What "The Break-Up" comes down to, though, is this: Brooke (Aniston), nice and WASPy and generous and tasteful, is a girl-next-door beauty with a classy job at an art gallery; Gary (Vaughn), a Polish prole who gives rambunctious bus tours of Chicago, doesn't do much at home besides sulk and play videogames. The movie is structured, in the screwball tradition, as a comedy of remarriage, though we can barely see what these two ever had together.

A credit montage depicts their supposedly happy two-year union in a series of photographs, and then we cut to Gary arriving home before a dinner party, toting three lemons; Brooke had asked him to get 12. He objects -- to going out and getting more lemons; to the lemon centerpiece she wants to create; to setting the table; to doing much of anything. (Then he disses her cooking.)

This doesn't exactly look like a balanced relationship -- but, more to the point, it's not a balanced comic situation.

So what's Gary's side of the story?

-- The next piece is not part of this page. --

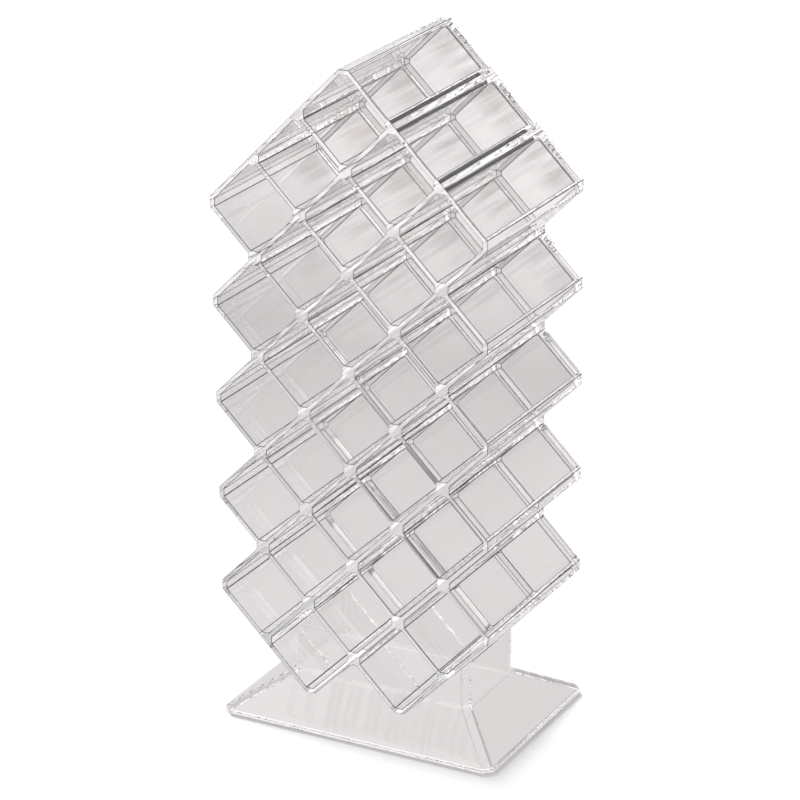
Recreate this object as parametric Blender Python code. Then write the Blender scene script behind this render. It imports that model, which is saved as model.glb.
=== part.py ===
# A clear lipstick organizer: a tower of square pockets turned on edge, standing in a
# hollow flared foot. The front faces -Y, +Z is up, and the origin is on the table under
# the middle of the foot. All lengths are in metres.

import math

import bmesh
import bpy
from mathutils import Vector

for old in list(bpy.data.objects):
    bpy.data.objects.remove(old, do_unlink=True)


# Tower
# Pockets in each row from the top down. Each row sits in the valleys of its neighbours.
POCKETS_PER_ROW = (1, 2, 3, 2, 3, 2, 3, 2, 3, 2, 3, 2)
POCKET_CLEAR = 0.0252  # clear width between opposite walls at the mouth
POCKET_DEPTH = 0.0751  # mouth to back wall
POCKET_DRAFT = 0.0002  # each side of a pocket has closed in this much by the back
POCKET_CORNER_FLAT = 0.0030  # flat that fills each inside corner of a pocket
FLOOR_CHAMFER = 0.0015  # leg of the chamfer round each pocket's floor
WALL = 0.0018  # wall at the mouth, shared by neighbouring pockets
BACK_WALL = 0.0030
TIP_FLAT = 0.0040  # flat across each outside corner of the tower
VALLEY_FLAT = 0.0030  # flat across each re-entrant corner of the tower

# Foot
RIM_MARGIN = 0.0013  # rim beyond the tower's widest flats and its front and back
RIM_HEIGHT = 0.0014  # upright rim at the table
RIM_CORNER = 0.0033  # leg of the corner chamfer at the table
FOOT_WALL = 0.0018
SKIRT_RISE = 0.0125  # from the rim up to the neck
SKIRT_FILLET = 0.0030  # radius where the skirt turns up into the neck
NECK_DEPTH = 0.0392
NECK_CORNER = 0.0028  # leg of the neck's corner chamfer
NECK_STOCK = 0.0038  # uncut neck above the tower's lowest hollows, for the notches to take
VEE_LIFT = 0.0023  # tower's lowest flats above the top of the skirt
FILLET_STEPS = 4

# Fit
SEAT_GAP = 0.0003  # all round the tower where it rests in the neck
MOUTH_RUNOUT = 0.0010  # how far the pocket cores pass the front face

# Clear polystyrene, the same in both mouldings
TINT = (0.93, 0.92, 0.915)
REFRACTIVE_INDEX = 1.59
ROUGHNESS = 0.05

PITCH = POCKET_CLEAR + WALL
HALF = PITCH / math.sqrt(2)  # from a pocket's centre to its corner, on the wall centres
TOWER_DEPTH = POCKET_DEPTH + BACK_WALL
FRONT = -TOWER_DEPTH / 2
BACK = TOWER_DEPTH / 2
ROWS = len(POCKETS_PER_ROW)
BOTTOM_ROW = POCKETS_PER_ROW[-1]


def corner_points(points):
    """The points where the outline turns: those on a straight run are left out."""
    count = len(points)
    kept = []
    for index, point in enumerate(points):
        before = point - points[index - 1]
        after = points[(index + 1) % count] - point
        if abs(before.x * after.y - before.y * after.x) > 1e-9:
            kept.append(point)
    return kept


def offset_outline(points, distance):
    """The outline moved out square to each side. The points run anticlockwise."""
    count = len(points)
    moved = []
    for index, point in enumerate(points):
        before = (point - points[index - 1]).normalized()
        after = (points[(index + 1) % count] - point).normalized()
        out_before = Vector((before.y, -before.x))
        out_after = Vector((after.y, -after.x))
        middle = (out_before + out_after) / (1 + out_before.dot(out_after))
        moved.append(point + middle * distance)
    return moved


def flatten_corners(points, convex_flat, concave_flat):
    """The outline with a flat of the given width across each corner."""
    count = len(points)
    cut = []
    for index, point in enumerate(points):
        before = (point - points[index - 1]).normalized()
        after = (points[(index + 1) % count] - point).normalized()
        turn = before.x * after.y - before.y * after.x
        flat = convex_flat if turn > 0 else concave_flat
        leg = flat / (before + after).length
        cut.append(point - before * leg)
        cut.append(point + after * leg)
    return cut


def pocket_centres():
    """Each pocket's centre in the tower's own frame, with the lowest corners at zero."""
    centres = []
    for row, pockets in enumerate(POCKETS_PER_ROW, start=1):
        for place in range(pockets):
            across = (2 * place - pockets + 1) * HALF
            centres.append(Vector((across, (ROWS + 1 - row) * HALF)))
    return centres


def tower_outline():
    """The tower's outer outline, anticlockwise from its top corner."""
    left = [Vector((0, (ROWS + 1) * HALF))]
    for row, pockets in enumerate(POCKETS_PER_ROW, start=1):
        left.append(Vector((-pockets * HALF, (ROWS + 1 - row) * HALF)))
    under = []
    for place in range(2 * BOTTOM_ROW - 1):
        across = (place - BOTTOM_ROW + 1) * HALF
        under.append(Vector((across, (place % 2) * HALF)))
    right = [Vector((-point.x, point.y)) for point in reversed(left[1:])]
    walls = offset_outline(corner_points(left + under + right), WALL / 2)
    return flatten_corners(walls, TIP_FLAT, VALLEY_FLAT)


def pocket_outline(centre, shrink):
    """One pocket's square, standing on a corner, with its corners filled by flats."""
    reach = POCKET_CLEAR / math.sqrt(2)
    square = [
        centre + Vector((0, -reach)),
        centre + Vector((reach, 0)),
        centre + Vector((0, reach)),
        centre + Vector((-reach, 0)),
    ]
    return offset_outline(flatten_corners(square, POCKET_CORNER_FLAT, 0), -shrink)


def core_sections(centre):
    """One pocket's core: past the mouth, where the walls end, and at the floor."""
    sections = []
    wall_end = POCKET_DEPTH - FLOOR_CHAMFER
    for depth, chamfer in ((-MOUTH_RUNOUT, 0), (wall_end, 0), (POCKET_DEPTH, FLOOR_CHAMFER)):
        shrink = POCKET_DRAFT * depth / POCKET_DEPTH + chamfer
        sections.append((pocket_outline(centre, shrink), FRONT + depth))
    return sections


def chamfered_rectangle(width, depth, corner):
    """A rectangle about the origin with its corners cut off."""
    x = width / 2
    y = depth / 2
    quarter = [Vector((x, y - corner)), Vector((x - corner, y))]
    ring = []
    for sign_x, sign_y in ((1, 1), (-1, 1), (-1, -1), (1, -1)):
        side = [Vector((sign_x * point.x, sign_y * point.y)) for point in quarter]
        ring += side if sign_x * sign_y > 0 else side[::-1]
    return ring


def add_sleeve(mesh, rings):
    """A sheet through a stack of rings of points, open at both ends."""
    loops = [[mesh.verts.new(point) for point in ring] for ring in rings]
    for near, far in zip(loops, loops[1:]):
        for index in range(len(near)):
            ahead = (index + 1) % len(near)
            mesh.faces.new((near[index], near[ahead], far[ahead], far[index]))
    return loops


def add_block(mesh, sections):
    """A closed solid through outlines in XZ planes, each given with its depth."""
    rings = [[(point.x, depth, point.y) for point in outline] for outline, depth in sections]
    loops = add_sleeve(mesh, rings)
    mesh.faces.new(loops[0])
    mesh.faces.new(loops[-1][::-1])


def finish_object(name, mesh, material=None, parent=None, location=(0, 0, 0)):
    bmesh.ops.recalc_face_normals(mesh, faces=mesh.faces)
    data = bpy.data.meshes.new(name)
    mesh.to_mesh(data)
    mesh.free()
    item = bpy.data.objects.new(name, data)
    item.location = location
    item.parent = parent
    if material:
        data.materials.append(material)
    bpy.context.scene.collection.objects.link(item)
    return item


def cut_away(target, cutter):
    cutter.hide_render = True
    cutter.display_type = "WIRE"
    modifier = target.modifiers.new("cut_" + cutter.name, "BOOLEAN")
    modifier.operation = "DIFFERENCE"
    modifier.solver = "EXACT"
    modifier.object = cutter


def clear_plastic(name):
    material = bpy.data.materials.new(name)
    material.use_nodes = True
    shader = material.node_tree.nodes["Principled BSDF"]
    shader.inputs["Base Color"].default_value = (*TINT, 1)
    shader.inputs["Roughness"].default_value = ROUGHNESS
    shader.inputs["Metallic"].default_value = 0.0
    shader.inputs["IOR"].default_value = REFRACTIVE_INDEX
    shader.inputs["Transmission Weight"].default_value = 1.0
    return material


# The foot is a sheet lofted from the rim, over the skirt and up the neck, and thickened
# inwards.
outline = tower_outline()
lowest_flat = min(point.y for point in outline)
foot_width = 2 * (max(point.x for point in outline) + RIM_MARGIN)
foot_depth = TOWER_DEPTH + 2 * RIM_MARGIN
skirt_top = RIM_HEIGHT + SKIRT_RISE
tower_height_off_table = skirt_top + VEE_LIFT - lowest_flat
neck_width = 2 * BOTTOM_ROW * HALF  # its sides stand under the tower's lowest hollows
neck_top = tower_height_off_table + HALF + NECK_STOCK

# The skirt's slope, and the fillet where it meets the upright neck, as (height, how far
# along from the rim's size to the neck's size) pairs.
run = (foot_width - neck_width) / 2
slope = math.atan2(SKIRT_RISE, run)
tangent = SKIRT_FILLET * math.tan((math.pi / 2 - slope) / 2)
profile = [(0.0, 0.0), (RIM_HEIGHT, 0.0)]
for step in range(FILLET_STEPS + 1):
    angle = slope + (math.pi / 2 - slope) * step / FILLET_STEPS
    height = skirt_top + tangent - SKIRT_FILLET * math.cos(angle)
    inward = run + SKIRT_FILLET * (math.sin(angle) - 1)
    profile.append((height, inward / run))
profile.append((neck_top, 1.0))


def foot_ring(height, along):
    """The foot's outer section at a height."""
    width = foot_width + (neck_width - foot_width) * along
    depth = foot_depth + (NECK_DEPTH - foot_depth) * along
    corner = RIM_CORNER + (NECK_CORNER - RIM_CORNER) * along
    return [(point.x, point.y, height) for point in chamfered_rectangle(width, depth, corner)]


sheet = bmesh.new()
add_sleeve(sheet, [foot_ring(height, along) for height, along in profile])
foot = finish_object("foot", sheet, clear_plastic("clear_foot"))
wall = foot.modifiers.new("wall", "SOLIDIFY")
wall.thickness = FOOT_WALL
wall.offset = -1
wall.use_even_offset = True
wall.use_quality_normals = True

# The tower is one block with the outline of all the pockets, cored out from the front.
block = bmesh.new()
add_block(block, [(outline, FRONT), (outline, BACK)])
tower = finish_object(
    "tower",
    block,
    clear_plastic("clear_tower"),
    parent=foot,
    location=(0, 0, tower_height_off_table),
)

cores = bmesh.new()
for centre in pocket_centres():
    add_block(cores, core_sections(centre))
cut_away(tower, finish_object("pocket_cores", cores, parent=tower))

# The neck's walls are notched to the tower's own underside, a seat gap larger, so that
# the tower drops in from above and its lower corners hang between the walls.
seat = bmesh.new()
seat_outline = offset_outline(outline, SEAT_GAP)
add_block(seat, [(seat_outline, FRONT), (seat_outline, BACK)])
cut_away(foot, finish_object("tower_seat", seat, location=tower.location))
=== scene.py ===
import math

import bmesh
import bpy
from mathutils import Matrix, Vector


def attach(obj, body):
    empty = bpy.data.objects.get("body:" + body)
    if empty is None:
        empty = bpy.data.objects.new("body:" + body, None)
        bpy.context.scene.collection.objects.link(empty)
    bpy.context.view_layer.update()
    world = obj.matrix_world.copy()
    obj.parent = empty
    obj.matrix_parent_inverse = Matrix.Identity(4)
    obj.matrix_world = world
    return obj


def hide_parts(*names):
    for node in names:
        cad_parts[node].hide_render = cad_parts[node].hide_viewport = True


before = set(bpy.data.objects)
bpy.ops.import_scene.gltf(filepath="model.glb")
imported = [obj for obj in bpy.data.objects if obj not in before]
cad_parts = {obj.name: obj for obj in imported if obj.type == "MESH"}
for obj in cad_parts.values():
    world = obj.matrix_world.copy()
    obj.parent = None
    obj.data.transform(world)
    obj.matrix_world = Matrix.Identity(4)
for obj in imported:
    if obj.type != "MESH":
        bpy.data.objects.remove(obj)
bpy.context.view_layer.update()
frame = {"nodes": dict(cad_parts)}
print("frame loaded:", ", ".join(frame["nodes"]))


def linearColour(hexCode):
    # sRGB hex to linear red, green, blue and alpha
    values = [int(hexCode[place:place + 2], 16) / 255 for place in (1, 3, 5)]
    values = [v / 12.92 if v <= 0.04045 else ((v + 0.055) / 1.055) ** 2.4 for v in values]
    return (*values, 1.0)


def addNode(tree, kind, settings=None, links=None):
    # one node: settings sets its properties and sockets, links feeds its inputs, each
    # by name or by number
    node = tree.nodes.new(kind)
    for name, value in (settings or {}).items():
        if isinstance(name, str) and hasattr(node, name):
            setattr(node, name, value)
        else:
            node.inputs[name].default_value = value
    for name, source in (links or {}).items():
        tree.links.new(source, node.inputs[name])
    return node


def setStops(ramp, stops):
    # the ramp's greys, each given with its position
    elements = ramp.color_ramp.elements
    while len(elements) < len(stops):
        elements.new(1.0)
    for element, (position, brightness) in zip(elements, stops):
        element.position = position
        element.color = (brightness, brightness, brightness, 1)


def eitherRay(tree, first, second):
    # 1 for rays of either kind, by their names in the Light Path node
    path = addNode(tree, "ShaderNodeLightPath")
    either = addNode(tree, "ShaderNodeMath", {"operation": "MAXIMUM"}, {
        0: path.outputs[first],
        1: path.outputs[second],
    })
    return either.outputs["Value"]


# Injection moulded clear polystyrene, the same in both pieces: water clear with the
# faintest warm tint, glossy from a polished steel mould, index of refraction 1.59.
plastic = {
    "ior": 1.59,
    "roughness": 0.01,
    "edgeShadow": "#FEFEFE",
    "edgeSegments": 2,
    "edgeAngle": 20,  # degrees; edges sharper than this are rounded
    "mergeDistance": 2e-6,
    "flatAngle": 2,  # degrees; flatter edges between the node's triangles are dissolved
}

# Darker streaks along the walls of the upper pockets, some 3 to 4 mm apart and towards the back.
# They are taken for draw marks of the long cores; they could be reflections.
#
# The rounded edges of both pieces get a tint of their own, darkest on the tower: painted
# shade along the edges. This stands in for the thin dark lines that they show in the
# photograph, and it stays as dark from every side.
towerLooks = {
    "tintAndPaintedShade": "#FFFEFE",
    # painted shade: the tower's rounded edges tinted nearly black
    "paintedEdgeShade": "#141313",
    "edgeRadius": 0.00019,
    "shadow": "#FEFEFE",  # what each surface leaves of the lamp's light that goes through
    "streakColour": "#DAD5D5",
    "markWidth": 0.0035,
    "markLength": 0.070,
    "markDetail": 3.0,
    "markFaint": 0.62,  # the noise's value where a streak begins and where it is full
    "markStrong": 0.36,
    "markStart": 0.010,  # how far back in the tower the marks begin and are full
    "markFull": 0.022,
    "markEnd": 0.0343,  # the chamfers round the pocket floors
    "markBottom": 0.150,  # how high up they begin and are full
    "markTop": 0.190,
}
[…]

We're meant to feel his pain when Brooke's brother, a men's-chorus leader played by John Michael Higgins from "A Mighty Wind," leads the dinner table in a campy impromptu version of ''Owner of a Lonely Heart'' -- one of those cringe-worthy prefab audience conversation pieces designed to warm the hearts of test marketers.

But why should Gary care that his girlfriend's brother is a showboating music queen? "The Break-Up" makes a lame attempt to balance our sympathies, but really, it's the story of a nice girl making the eminently sensible decision to dump a psychotically selfish lout.

There are some energized arguments, even if most of them aren't very funny. Aniston, so wan in the sparkling "Friends With Money," has a feistier rhythm here, but she's got to alter something -- her hair, her gamine sweetness -- if she wants to leave that manicured TV vibe behind her and become a movie star. The best bits are incidental: Vaughn's chats with Jon Favreau as his bartender buddy, which are delightful interludes of jostling ego, and Judy Davis, looking like Anna Wintour redesigned by Tim Burton as an undead marionette, laying down the law as Aniston's boss.

I won't tell you how it all ends (other than to note that it's icky in its lack of conviction), but I will say this: Watching "The Break-Up," it barely even occurred to me to think of Aniston's breakup with Brad Pitt or her current union with Vaughn. Those relationships are real. This one, in every sense, is fake.

EW Grade: C

'District B13'

Reviewed by Marc Bernardin

Leave it to the French to resurrect the Great White Martial Artist. And in "District B13," this Luc Besson-hatched action flick, we get two: Leito (David Belle) and Damien (Cyril Raffaelli), mismatched badasses who have to extract a WMD from a nasty futuristic Parisian ghetto.

The big innovation here is that the two nimble leads, stuntmen-turned-stars, are devotees of parkour, a fancy French word for the fluid use of urban environments as jungle gyms. And while the fight scenes do carry a nifty charge, parkour itself isn't quite revolutionary: Jackie Chan's been doing the same thing for 20 years.

EW Grade: B

'Cavite'

Reviewed by Owen Gleiberman

One of those blistering no-budget thrillers, like "Open Water" or "Detour," in which the film's economy of means is the trigger for its ingenuity. In "Cavite," Adam, a surly young Filipino American (he's played by codirector Ian Gamazon), arrives in Manila to attend his father's funeral. A cell phone rings, and suddenly he is being ordered around town by a derisive Muslim terrorist who has kidnapped his mother and sister. What follows is a breakneck inner-city odyssey of jump-cut shaky-cam suspense, as Adam, guided through the squalor of his homeland, receives a brutal lesson in the culture wars.